Filtering Aggregations (HAVING)
Important distinction: Use WHERE to filter raw rows. Use HAVING to filter after you have grouped and calculated data.
SQL
-- Customers with TOTAL sales > 10,000
SELECT
customer_name
,SUM(sales) AS customer_Sales
FROM orders o
LEFT JOIN customers c
ON o.customer_id = c.customer_id
GROUP BY customer_name
HAVING SUM(sales) > 10000
ORDER BY customer_Sales DESC;

5. Advanced SQL: Subqueries vs. CTEs
Finally, I tackled how to answer complex questions, like: "What percentage of total sales does each category represent?"

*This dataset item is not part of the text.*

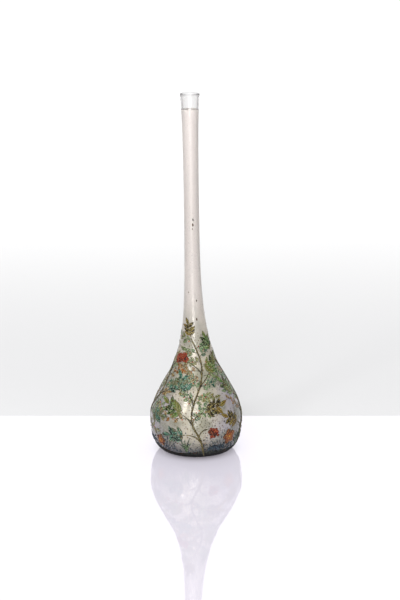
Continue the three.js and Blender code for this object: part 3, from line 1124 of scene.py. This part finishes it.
def leafEnamel(name):
    p = leafPaint
    material, tree = newMaterial(name + " leaf enamel")
    along, across, tone = drawn(tree, "along", "across", "tone")
    colour, pools, grain = firedColours(tree, name, tone)
    rust = ranged(cloud(tree, place(tree), p["rustScale"], 2) + tone * 0.15, 0.56, 0.68)
    colour = washed(colour, rust, p["rust"])
    aside = across.math("ABSOLUTE")
    midrib = 1 - ranged(aside, *p["midrib"])
    slant = (along * p["veins"] - aside * p["veinSlant"]) * (2 * math.pi)
    veins = ranged(slant.math("SINE"), 0.72, 0.95) * ranged(aside, 1, 0.6)
    lines = midrib.math("MAXIMUM", veins * 0.7).math("MAXIMUM", ranged(aside, *p["outline"]))
    colour = lined(colour, lines * ranged(grain, 0.25, 0.55, (0.45, 0.9)))
    height = pools * 0.6 + grain * 0.4 - midrib * 0.5 - veins * 0.3
    return enamelled(material, colour, grain, height, p["bump"])


# Undergrowth: leaflets of teal, olive or russet up to a tone of 0.8, then red buds and brown tendrils,
# all thinly fired, so duller than the leaves
undergrowthPaint = {
    "hues": [(0, "35584c"), (0.3, "56704a"), (0.55, "6e6434"), (0.8, "7e4c26"), (0.92, "b93c1a"),
             (1, "3a3220")],
    "pale": ("bcbe98", 0.68),
    "midrib": (0.06, 0.22),
    "outline": (0.72, 0.95),
    "bump": 0.1 * mm,
}


def undergrowthEnamel():
    p = undergrowthPaint
    material, tree = newMaterial("undergrowth enamel")
    across, tone = drawn(tree, "across", "tone")
    pools, grain = firedClouds(tree)
    stops = [(at, srgb(code)) for at, code in p["hues"]]
    colour = addNode(tree, "ShaderNodeValToRGB", {"stops": stops}, {0: tone})
    colour = lined(colour, ranged(pools, 0.6, 0.35) * 0.7)
    colour = washed(colour, ranged(grain, 0.48, 0.64), p["pale"])
    aside = across.math("ABSOLUTE")
    lines = (1 - ranged(aside, *p["midrib"])).math("MAXIMUM", ranged(aside, *p["outline"]))
    height = pools * 0.6 + grain * 0.4 - lines * 0.3
    return enamelled(material, lined(colour, lines * 0.7), grain, height, p["bump"])


# Berries: round drops with a dark five-pointed eye and a deep red rim
berryPaint = {
    "rim": ("3a0e08", 0.9),
    "eye": (0.16, 0.3),
    "bump": 0.12 * mm,
}


def berryEnamel():
    p = berryPaint
    material, tree = newMaterial("berry enamel")
    along, across, tone = drawn(tree, "along", "across", "tone")
    colour, pools, grain = firedColours(tree, "berry", tone)
    eye = 1 - ranged(along - across * 0.1, *p["eye"])
    colour = washed(colour, ranged(along, 0.8, 0.98), p["rim"])
    return enamelled(material, lined(colour, eye), grain, pools * 0.5 - eye, p["bump"])


# Petals: ribs that fan out from a red-brown heart, and a yellow eye and stamens
petalPaint = {
    "heart": ("7e2610", 0.7),
    "ribs": ("6b2410", 0.55),
    "ribCount": 5,
    "outline": (0.86, 0.98),
    "eye": ("c9a030", 1),
    "bump": 0.12 * mm,
}


def petalEnamel():
    p = petalPaint
    material, tree = newMaterial("petal enamel")
    along, across, tone = drawn(tree, "along", "across", "tone")
    colour, pools, grain = firedColours(tree, "amber", tone)
    wave = (across * (p["ribCount"] * math.pi)).math("COSINE")
    ribs = ranged(wave, 0.55, 0.9) * ranged(along, 0.95, 0.6)
    colour = washed(colour, 1 - ranged(along, 0.15, 0.55), p["heart"])
    colour = washed(colour, ribs, p["ribs"])
    colour = lined(colour, ranged(across.math("ABSOLUTE"), *p["outline"]) * 0.8)
    colour = washed(colour, ranged(tone, 0.8, 0.9), p["eye"])
    height = pools * 0.6 + grain * 0.4 - ribs * 0.5
    return enamelled(material, colour, grain, height, p["bump"])


# Stems and grass: streaks along their length, darker at the sides
def streakedEnamel(name):
    material, tree = newMaterial(name + " enamel")
    across, tone = drawn(tree, "across", "tone")
    colour, pools, grain = firedColours(tree, name, tone)
    sides = ranged(across.math("ABSOLUTE"), 0.55, 0.95)
    streaks = ranged((across * 7 + pools * 5).math("SINE"), 0.3, 0.9)
    colour = lined(lined(colour, sides * 0.5), streaks * 0.35)
    return enamelled(material, colour, grain, grain - streaks * 0.4, 0.1 * mm)


# Moss and spatter: lumps that darken towards their rims
def lumpyEnamel(name):
    material, tree = newMaterial(name + " enamel")
    along, tone = drawn(tree, "along", "tone")
    colour, pools, grain = firedColours(tree, name, tone)
    colour = lined(colour, ranged(along, 0.7, 1) * 0.7)
    return enamelled(material, colour, grain, grain, 0.08 * mm)


# Ground: near-black to grey-green, with brown grains and a few rusty ones, and blackest at the foot
groundPaint = {
    "toneScale": 90,
    "speckScale": 900,
    "brown": ("3b3020", 0.7),
    "rust": ("8a4a26", 0.8),
    "rustScale": 160,
    "foot": ("040405", 0.97),
    "footHeights": (3 * mm, 10.5 * mm),
    "bump": 0.25 * mm,
    "ior": 1.2,
    "roughness": (0.5, 0.75),
}


def groundEnamel():
    p = groundPaint
    material, tree = newMaterial("ground enamel")
    at = place(tree)
    colour, pools, grain = firedColours(tree, "ground", cloud(tree, at, p["toneScale"], 2))
    brown = 1 - ranged(cells(tree, at, p["speckScale"]), 0.18, 0.34)
    rusty = brown * ranged(cloud(tree, at, p["rustScale"], 1), 0.52, 0.62)
    foot = 1 - ranged(axisOf(at, "Z"), *p["footHeights"])
    for share, wash in ((brown, p["brown"]), (rusty, p["rust"]), (foot, p["foot"])):
        colour = washed(colour, share, wash)
    height = pools + grain * 0.5 + brown * 0.4
    return enamelled(material, colour, grain, height, p["bump"], p["ior"], p["roughness"])


finishes = {name: leafEnamel(name) for name in ("teal", "green", "olive")}
finishes |= {name: streakedEnamel(name) for name in ("stem", "grass")}
finishes |= {name: lumpyEnamel(name) for name in ("moss", "spatter")}
finishes |= {"berry": berryEnamel(), "amber": petalEnamel(), "undergrowth": undergrowthEnamel()}


# The enamel of one side, where each drawing's seed is counted on from the side's own
def enamelOn(side, design, azimuth, seed):
    start = sprigField["start"]

    def lay(kind, drawing, finish, degrees=0, length=start, heading=0):
        name = side + "".join(word.capitalize() for word in kind.split("_"))
        mesh = drawing.laidAs(name, azimuth + degrees, length, heading)
        addPiece(name, mesh, finishes[finish], "enamel_" + finish, f"{side}_{kind}")

    lay("stem", stemDrawing(design, seed), "stem")
    name = side + "Undergrowth"
    undergrowth = undergrowthDrawing(design, seed + 50).laidAs(name, azimuth, start)
    addPiece(name, undergrowth, finishes["undergrowth"], "enamel_green")
    for i, (_, (degrees, way), heading, size, shade) in enumerate(design["leaves"], 1):
        lay(f"leaf_{i}", leafDrawing(size, seed + i), shade, degrees, wayUp(way), heading)
    for i, (_, (degrees, way), heading, size) in enumerate(design["berries"], 1):
        lay(f"berries_{i}", berryDrawing(size, seed + i), "berry", degrees, wayUp(way), heading)
    (degrees, way), heading, size = design["blossom"]
    lay("blossom", blossomDrawing(size, seed + 20), "amber", degrees, wayUp(way), heading)
    lay("moss", mossDrawing(seed + 30), "moss", design["moss"], lengthAt(growthMake["tuftHeight"]))
    lay("grass", grassDrawing(seed + 40), "grass", design["grass"])


addPiece("groundBand", groundMesh(), groundEnamel(), "enamel_ground", "ground_band")
for number, (side, (design, azimuth)) in enumerate(sprigs.items()):
    enamelOn(side, design, azimuth, 100 * number)
addPiece("spatter", spatterDrawing().laidAs("spatter", 0, 0), finishes["spatter"], "enamel_stem")
print("enamel made")


# Stage: a white shining table that is lit from within, a pale floor behind it, a sky that is dark to
# the sides, two lights, of which the spark makes the bulb's highlight, and the photograph's view
stageSet = {
    "tableBack": 96 * mm,
    "tableColour": "8c8a92",
    "tableGlow": "f8f3ff",
    "glowPower": 0.47,
    "tableRoughness": 0.03,
    "tableIor": 1.85,
    "footShade": (21 * mm, 46 * mm),
    "shadeColour": "6f6a70",
    "floorNear": "d3d3d4",
    "floorFar": "fdfdfd",
    "floorTurn": (0.15, 1.6),
    "sideColour": "a8a8a9",
    "sideTurn": (0.35, 1.3),
    "reach": 16.0,
    "skyTurn": (0.3, 0.95),
    "skySide": 0.02,
    "skyFront": 1.12,
    "skyBack": 1.5,
    "skyTop": 1.3,
    "keyAt": (-0.15, -1.4, 0.45),
    "keyAim": (0, 0, 0.2),
    "keySize": (0.55, 1.0),
    "keyPower": 13,
    "sparkAt": (-0.72, -1.08, 0.76),
    "sparkAim": (0, 0, 0.05),
    "sparkSize": (0.2, 0.34),
    "sparkPower": 3.5,
    "bounces": 32,
}
view = {
    "at": (3.75 * mm, -1.483, 0.536),
    "pitch": 14.57,
    "focalPixels": 1586,
    "photoHeight": 600,
    "sensor": 36,
}


def addSheet(name, low, high, material):
    bm = bmesh.new()
    bmesh.ops.create_grid(bm, x_segments=1, y_segments=1, size=0.5)
    bmesh.ops.scale(bm, vec=(high[0] - low[0], high[1] - low[1], 1), verts=bm.verts)
    middle = ((low[0] + high[0]) / 2, (low[1] + high[1]) / 2, 0)
    bmesh.ops.translate(bm, vec=middle, verts=bm.verts)
    mesh = bpy.data.meshes.new(name)
    bm.to_mesh(mesh)
    bm.free()
    sheet = bpy.data.objects.new(name, mesh)
    mesh.materials.append(material)
    scene.collection.objects.link(sheet)


# The floor and table dim to either side, out of the photograph's view, so the glass has darker edges
def dimmedAside(tree, colour):
    at = place(tree)
    aside = axisOf(at, "X").math("ABSOLUTE") - axisOf(at, "Y") * 0.2
    return mixed(ranged(aside, *stageSet["sideTurn"]), colour, srgb(stageSet["sideColour"]))


# The glow leaves no dark ring round the foot. The grey painted there stands for the contact shadow.
def tableSurface():
    s = stageSet
    material, tree = newMaterial("white table")
    at = place(tree)
    away = addNode(tree, "ShaderNodeVectorMath", {"operation": "LENGTH"}, {0: at}, output="Value")
    glow = dimmedAside(tree, srgb(s["tableGlow"]))
    return surfaced(material, {
        "Base Color": dimmedAside(tree, srgb(s["tableColour"])),
        "Emission Color": mixed(ranged(away, *s["footShade"]), srgb(s["shadeColour"]), glow),
        "Emission Strength": s["glowPower"],
        "Roughness": s["tableRoughness"],
        "IOR": s["tableIor"],
    })


def floorSurface():
    s = stageSet
    material, tree = newMaterial("pale floor")
    far = ranged(axisOf(place(tree), "Y"), *s["floorTurn"])
    colour = dimmedAside(tree, mixed(far, srgb(s["floorNear"]), srgb(s["floorFar"])))
    return surfaced(material, {"Base Color": colour, "Roughness": 0.9})


def makeSky():
    s = stageSet
    world = bpy.data.worlds.new("studio")
    world.use_nodes = True
    tree = world.node_tree
    tree.nodes.clear()
    toward = addNode(tree, "ShaderNodeTexCoord", output="Generated")
    back, up = axisOf(toward, "Y"), axisOf(toward, "Z")

    def lit(facing, light):
        return ranged(facing, *s["skyTurn"], (0, light - s["skySide"]))

    strength = lit(back, s["skyBack"]) + lit(back * -1, s["skyFront"]) + lit(up, s["skyTop"])
    inputs = {"Color": (1, 1, 1, 1), "Strength": strength + s["skySide"]}
    sky = addNode(tree, "ShaderNodeBackground", {}, inputs)
    addNode(tree, "ShaderNodeOutputWorld", {}, {"Surface": sky})
    scene.world = world


def addLight(name):
    light = bpy.data.lights.new(name, "AREA")
    light.shape = "RECTANGLE"
    light.size, light.size_y = stageSet[name + "Size"]
    light.energy = stageSet[name + "Power"]
    lamp = bpy.data.objects.new(name, light)
    at, aim = Vector(stageSet[name + "At"]), Vector(stageSet[name + "Aim"])
    lamp.location = at
    lamp.rotation_euler = (aim - at).to_track_quat("-Z", "Y").to_euler()
    scene.collection.objects.link(lamp)


def setStage():
    s = stageSet
    reach = s["reach"]
    addSheet("tableTop", (-reach, -reach), (reach, s["tableBack"]), tableSurface())
    addSheet("floor", (-reach, s["tableBack"]), (reach, reach), floorSurface())
    makeSky()
    addLight("key")
    addLight("spark")
    scene.view_settings.view_transform = "Standard"
    scene.cycles.max_bounces = s["bounces"]
    scene.cycles.transmission_bounces = s["bounces"]


def setCamera():
    camera = bpy.data.cameras.new("camera")
    camera.sensor_width = view["sensor"]
    camera.lens = view["focalPixels"] / view["photoHeight"] * view["sensor"]
    eye = bpy.data.objects.new("camera", camera)
    eye.location = view["at"]
    eye.rotation_euler = (math.radians(90 - view["pitch"]), 0, 0)
    scene.collection.objects.link(eye)
    scene.camera = eye


setStage()
setCamera()
print("stage set")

To do this, you need two numbers at once:
- The sales for the category.
- The sales for the whole company.
Option 1: The Subquery
A subquery is a query nested inside another query.
SQL
-- Sub-Query
SELECT
category
,sum(sales) as category_sales
,category_sales/
(
select
sum(sales) as total_sales
from orders
) as pct_total_sales
from orders o
inner join products p
on o.product_id = p.product_id
group by category;Option 2: Common Table Expressions (CTE)
CTEs are often preferred because they are more readable. You define the "helper" data first, then run your main query.
SQL
-- Calculate total sales first
WITH total_sales_cte AS (
SELECT
SUM(sales) AS total_sales
FROM orders
)
-- Then use it in the main query
SELECT
category
,SUM(sales) AS category_sales
,SUM(sales) / MAX(total_sales) AS pct_total
FROM orders o
INNER JOIN products p
ON o.product_id = p.product_id
CROSS JOIN total_sales_cte
GROUP BY category;

Conclusion
SQL is incredibly powerful. Starting from a simple SELECT *, I learned how to slice, dice, and summarise complex datasets. While the syntax can look intimidating at first, it follows a logical structure that becomes second nature with practice.